To Sum Up: The New Grammar of Search
Semantic search is quietly redefining the relationship between a computer and information. For decades, search was a game of 'whoever knows the right word wins.' Embeddings and vector databases broke that rule: now it is enough to express your intent, and finding the right word is the machine's job. You can sum up the mental model with this chain: text becomes an embedding, embeddings are stored in a vector database, ANN indexes (such as HNSW) search them quickly, and re-ranking adds the final touch.
It is worth remembering that this technology is not a magic wand. An embedding model is only as good as the data it was trained on; agglutinative languages like Turkish and domain-specific ones like law carry nuances that general-purpose models miss. Semantic search can also occasionally be fooled by superficial similarity.
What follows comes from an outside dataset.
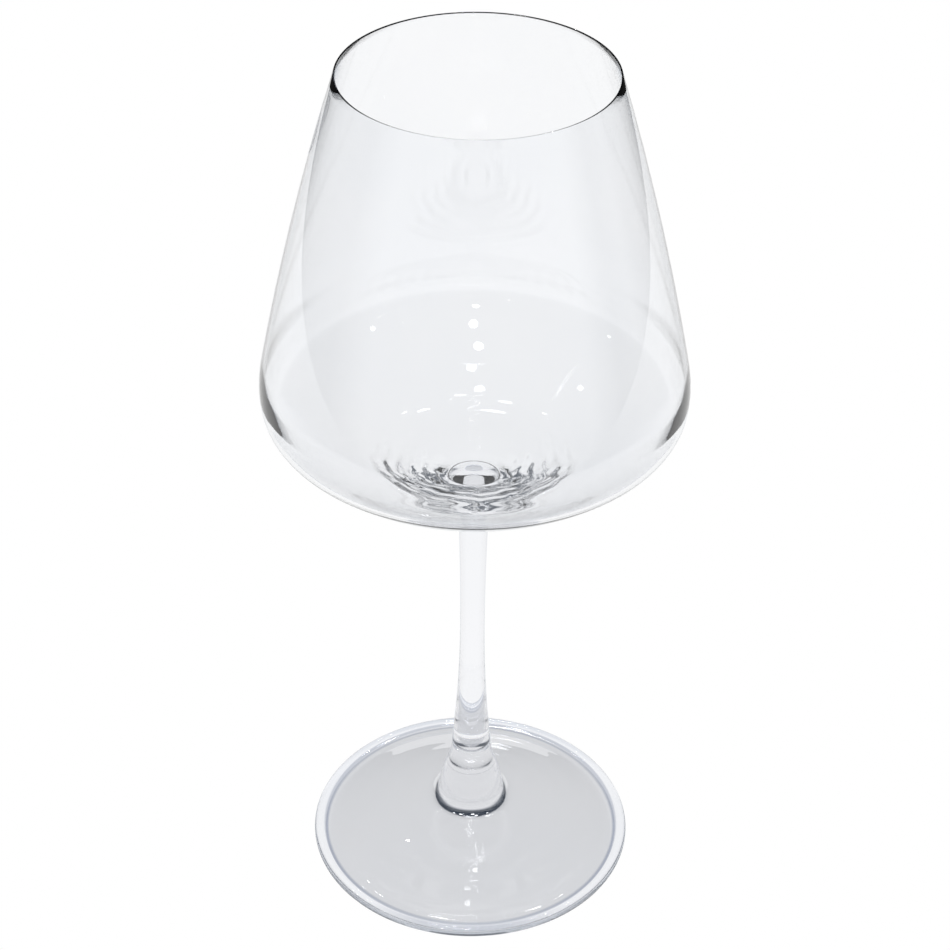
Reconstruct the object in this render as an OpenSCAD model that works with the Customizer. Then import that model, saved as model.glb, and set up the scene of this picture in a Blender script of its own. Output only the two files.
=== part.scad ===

That is precisely why layers like hybrid search, re-ranking, and metadata filtering are not decoration but the very things that make the system trustworthy.
The good news for a curious reader is that none of these concepts is out of reach. If you think of an embedding as a map of meaning, the vector database as a fast atlas of that map, ANN as a clever shortcut, and re-ranking as one final review, you have seen the skeleton of even the most complex AI search systems. At EcoFluxion we build İçtiHub with exactly these building blocks, because what a lawyer is searching for is rarely a word and almost always a meaning.